The legislation is set to come into force in the coming days, and was backed by Sports Minister Maracineanu.
“The vaccination pass has been adopted. As soon as the law is promulgated, it will become mandatory to enter public buildings already subject to the health pass (stadium, theater or lounge) for all spectators, practitioners, French or foreign professionals,” she tweeted.
“Thank you to the sports movement for the work of conviction with the last rare unvaccinated. We will work together to preserve the competitions and to be the ambassadors of these measures at the international level.”
In a follow-up statement on Monday, the French Sports Ministry said: “As far as Roland Garros is concerned, it’s in May.
“The situation may change between now and then and we hope that it will be more favorable.
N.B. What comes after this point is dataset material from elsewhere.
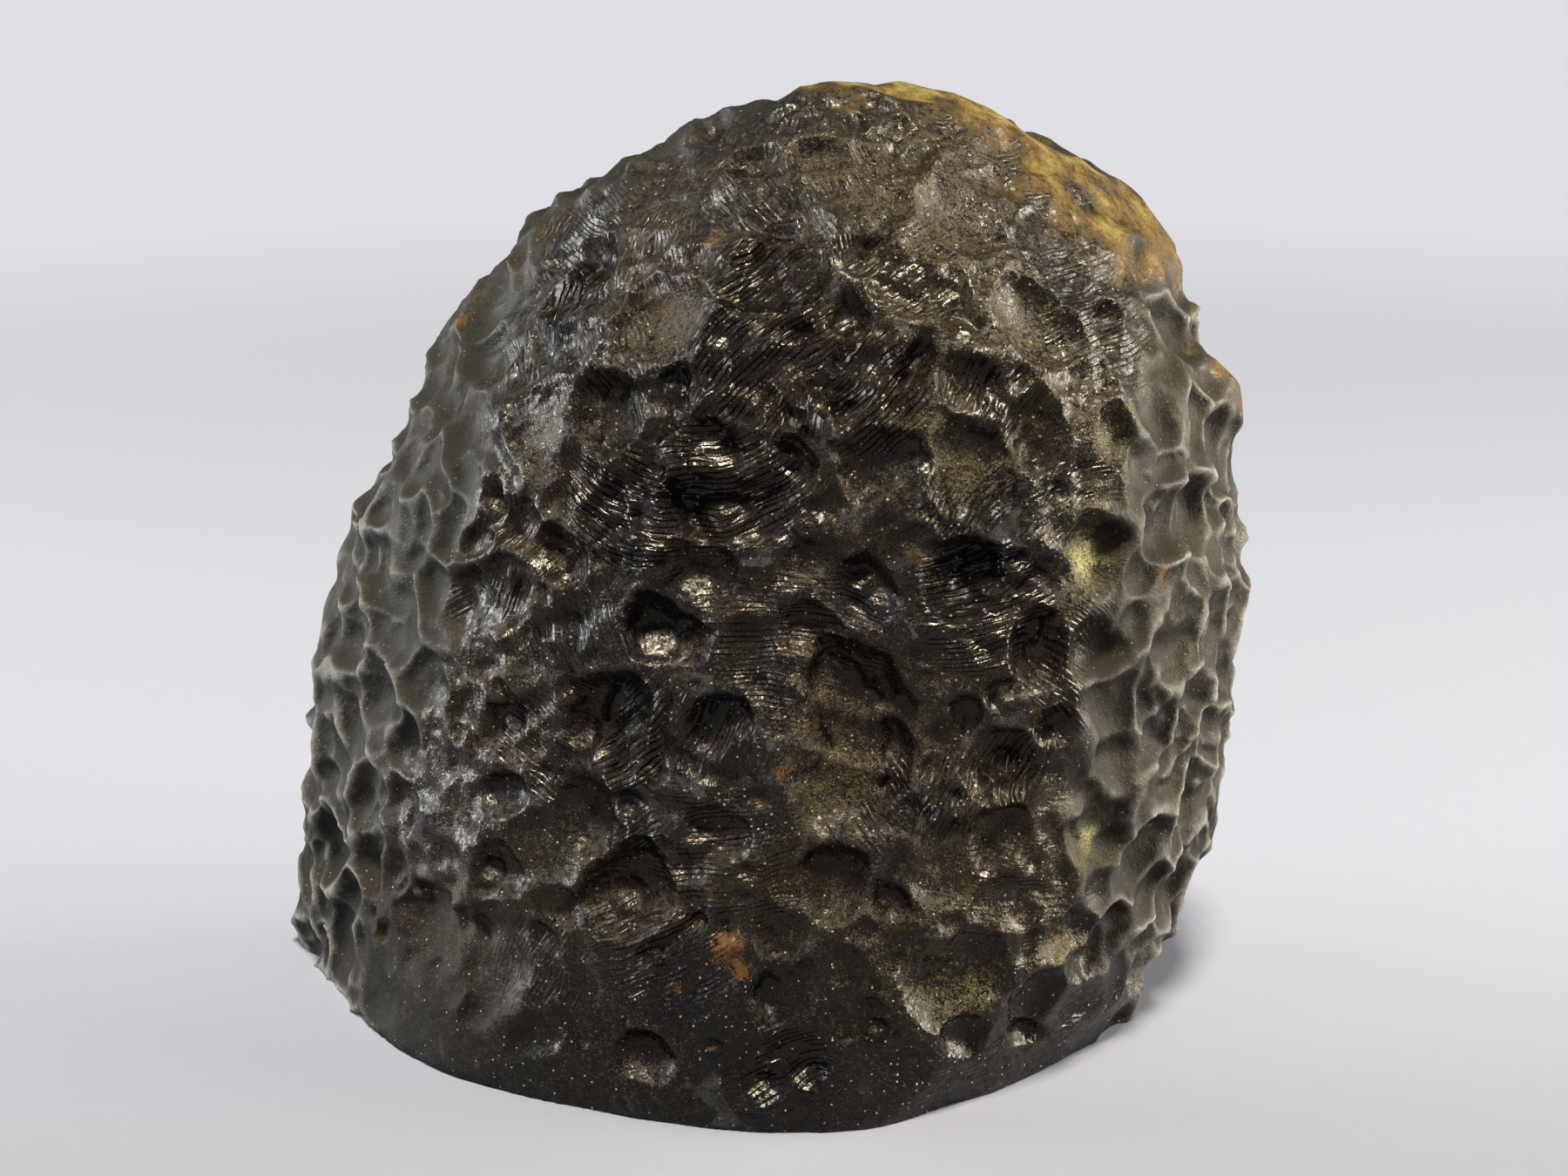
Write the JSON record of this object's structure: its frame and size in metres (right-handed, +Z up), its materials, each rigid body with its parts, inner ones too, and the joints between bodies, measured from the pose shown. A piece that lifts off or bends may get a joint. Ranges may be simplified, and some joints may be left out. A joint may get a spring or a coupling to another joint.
{
  "type": "indochinite tektite",
  "caption": "Natural tektite glass lump, upright and rounded like a thick loaf slice, dark and deeply pitted all over, standing on a flat broken base.",
  "frame": {"origin": "centre of the bounding box's bottom, in the plane that the stone stands on", "axes": "+Z up, +X along the stone's width to its right, -Y out of its broad pitted front, the side the picture shows"},
  "size_m": [0.0508, 0.0284, 0.0462],
  "materials": {
    "tektite_glass": "glossy pitted natural glass"
  },
  "bodies": {
    "root": {"tektite": "tektite_glass"}
  },
  "joints": []
}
So we’ll see, but clearly there’s no exemption.”
Djokovic’s unvaccinated status was the key reason in his deportation from Australia, after the government argued his continued presence in the country could incite anti-vaccine sentiments.
The Serbian star had arrived in Australia with a medical exemption based on a previous recovery from Covid in December, although that was dismissed as insufficient by the federal authorities.
Sunday’s parliamentary vote in France means Sports Minister Maracineanu appears to have been forced to backtrack on previous comments which suggested Djokovic’s vaccination status would not be an issue for his participation at the French Open.
“He would not follow the same organizational arrangements as those who are vaccinated,” Maracineanu told the FranceInfo radio station earlier this month.
“But he will nonetheless be able to compete [at Roland Garros] because the protocols, the health bubble, allows it.”
That position now appears to be in doubt after the more stringent rules are due to be imposed.
Elsewhere, French President Emmanuel Macron vowed earlier this month to do everything he could to “piss off” the unvaccinated population.
By being deported from Melbourne, Djokovic was denied the chance to win a record 21st Grand Slam title overall, which would have moved him one ahead of great rivals Rafael Nadal and Roger Federer.
Nadal, 35, is among the competitors Down Under but is short on match practice after missing the end of last season with a chronic foot injury and then contracting Covid in December.
But should he remain fit and manage to find form, the Spaniard would be among the strong favorites to triumph on the clay courts of Roland-Garros – where he has already won a record 13 titles.
Nadal may have one less obstacle in his way this year if two-time French Open champion Djokovic – who won his second title in 2021 – is not afforded the opportunity to compete.